Читаем дело. Оказывается, судья П. и не подумала устанавливать, кому принадлежит дом. А по поводу того, кто пользовался участком на Конечной улице, все свидетели указали, что пользовались им дети Литвиненко, и ни один человек не сказал, что участком пользовался старик. И вот, не имея буквально никаких документов или свидетельств, народный суд все-таки решает, что пользовался участком именно старик, и отбирает его дом в погашение несуществующего долга по дому его детей. Вот так-то выполнила Ксения Марковна П. решение областного суда!
Литвиненко утверждал, что при разборе его дела девочка, которая сидела на месте секретаря, не вела протокол, что только на восьмой день после суда, когда старик пришел за копией решения, судья П. диктовала этот протокол, что в протоколе много грубых искажений.
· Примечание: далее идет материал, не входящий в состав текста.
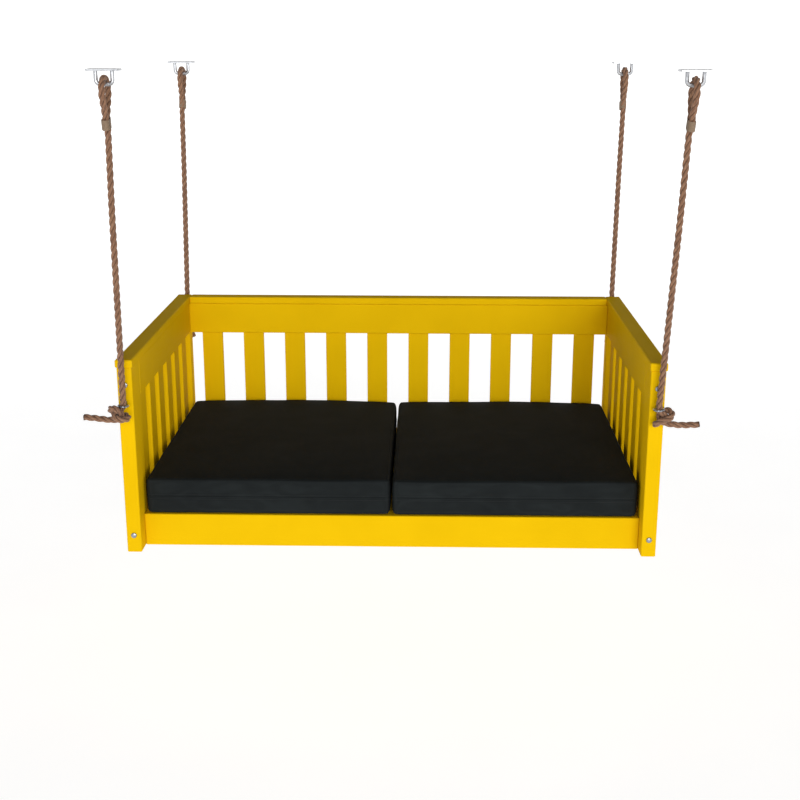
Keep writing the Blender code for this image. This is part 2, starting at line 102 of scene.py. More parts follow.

Однако П. в ответ на письменные замечания старика вынесла определение: «Протокол велся секретарем судебного заседания У. во время судебного процесса и показания отражены правильно». Кто же говорит правду? Ответить на это могла бы только У.
— У.? Какая У.? — ответили мне в канцелярии. — Ах, Лиля У.! Она давным давно тут не работает.
Но мне нужна У. Нахожу знакомую ее подруги, потом подругу и, наконец, на Ростовской улице, 83, саму У. Она, впрочем, уже давно не У., у нее фамилия мужа. Да, Лиля, она же Алиса Алексеевна, в девичестве У., работала в народном суде. Она тогда училась в восьмом классе и летом поступила в суд, чтобы немного заработать. Всего она там служила полтора месяца. Ни до, ни после этого не работала вообще, о ведении судебных дел не имела ни малейшего представления.